NE welcomes new faculty members Hitesh Bindra and Xiaoyuan Lou
Hitesh Bindra
Hitesh Bindra will join NE as an associate professor. He was previously a faculty member in the School of Mechanical and Nuclear Engineering at Kansas State University since 2014. He received his PhD in nuclear engineering from the University of Illinois at Urbana-Champaign in 2010. His research interests include nuclear reactor safety, basic thermal-fluid sciences, statistical learning and energy storage. His teaching interests include reactor engineering, thermal hydraulics and reactor safety.
Before transitioning to academia, Bindra spent several years as a nuclear power plant engineer and thermal analysis engineer at the Nuclear Power Corporation of India, eSolar, and Caterpillar, gaining key industry experience. During the last eight years, he has led multiple federal projects for the US Department of Energy and the Nuclear Regulatory Commission involving fluid mechanics and thermal transport problems related to water-cooled or advanced nuclear reactors. Bindra is the Director of the Nuclear Energy Systems Transport (NuEST) laboratory. He has invented and developed thermal stratification-based heat storage technology ideal for integration with nuclear hybrid energy systems.
After joining NE, he plans to expand these capabilities into a pilot scale advanced reactor and heat storage test facilities. “The School of Nuclear Engineering has a rich legacy in the area of nuclear reactor thermal hydraulics and reactor safety, particularly related to water-cooled reactors,” he said. “I will develop a world-class laboratory at Purdue University to advance the deployment of next generation nuclear reactors including small-modular reactors and microreactors. In addition, I plan to develop and demonstrate energy storage technologies to integrate with and improve the dispatchability of clean nuclear energy."
Xiaoyuan Lou
Xiaoyuan Lou will join NE as an associate professor. Before Purdue, he was an associate professor in the Department of Materials Engineering at Auburn University from 2018 to 2022 and a lead nuclear materials scientist at GE Global Research from 2011 to 2017. He earned his PhD in materials science and engineering from the Georgia Institute of Technology in 2010. His research interests include advanced manufacturing of structural alloys, degradation mechanisms of nuclear materials in nuclear environments, and advanced corrosion and radiation resistant alloys and composites.
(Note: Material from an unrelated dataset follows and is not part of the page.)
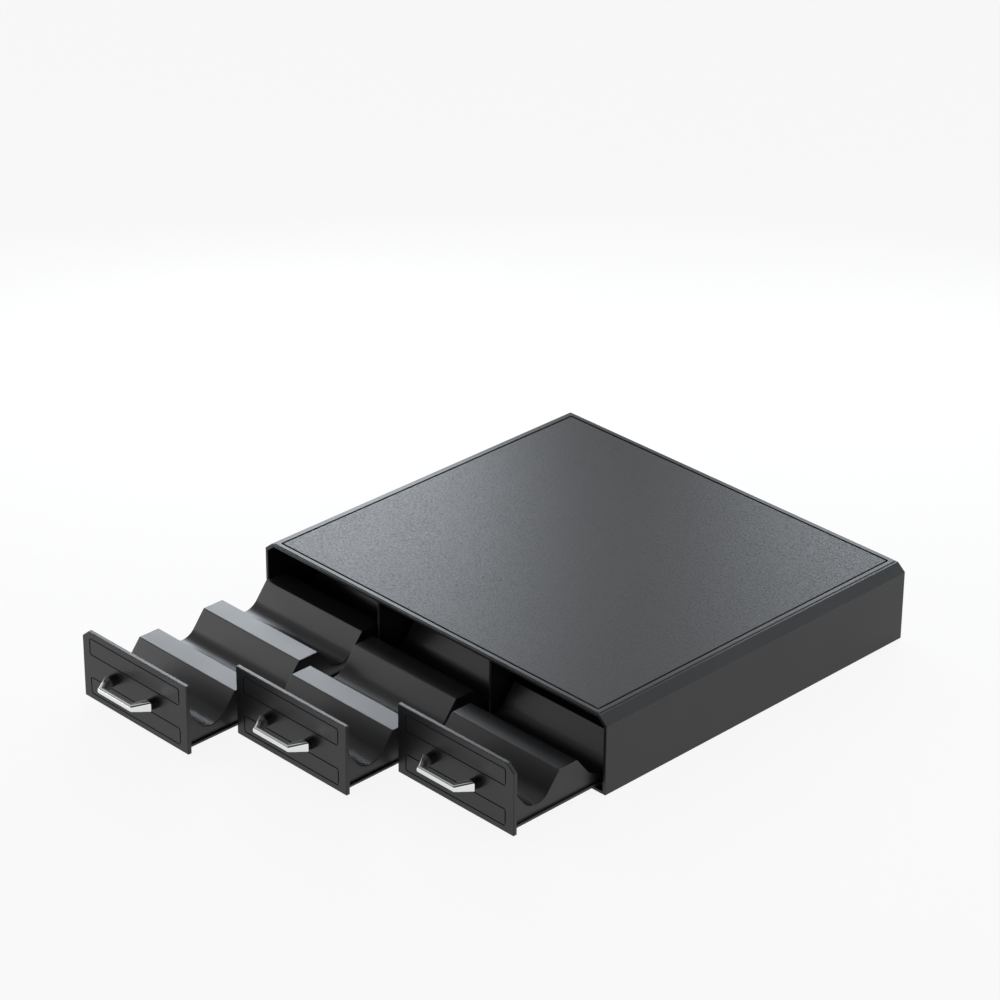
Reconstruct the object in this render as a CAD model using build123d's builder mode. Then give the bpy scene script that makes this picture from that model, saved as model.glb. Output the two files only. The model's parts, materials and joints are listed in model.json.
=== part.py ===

Among his accolades, Lou has received the Outstanding Faculty Teaching Award from the Samuel Ginn College of Engineering at Auburn University, the Best Paper Award from the Journal of Nuclear Materials, Top Cited Paper from the International Journal of Plasticity and Journal of Nuclear Materials, three GE Corporate awards, and the Harvey Herro Award from NACE International. He also serves as an Editorial Board Member for Scientific Reports and ASTM Materials Performance and Characterization.
"I am looking forward to the new era of my career at Purdue," he said. "Working together with world experts in different fields at Purdue; It is my hope to establish Purdue as a go-to place for nuclear advanced manufacturing.” In the future, Lou's research group will primarily concentrate on two areas: (1) Developing and qualifying advanced manufacturing technologies to support the deployment of future reactor designs; (2) Exploring new alloy design concepts to improve the degradation/damage resistance.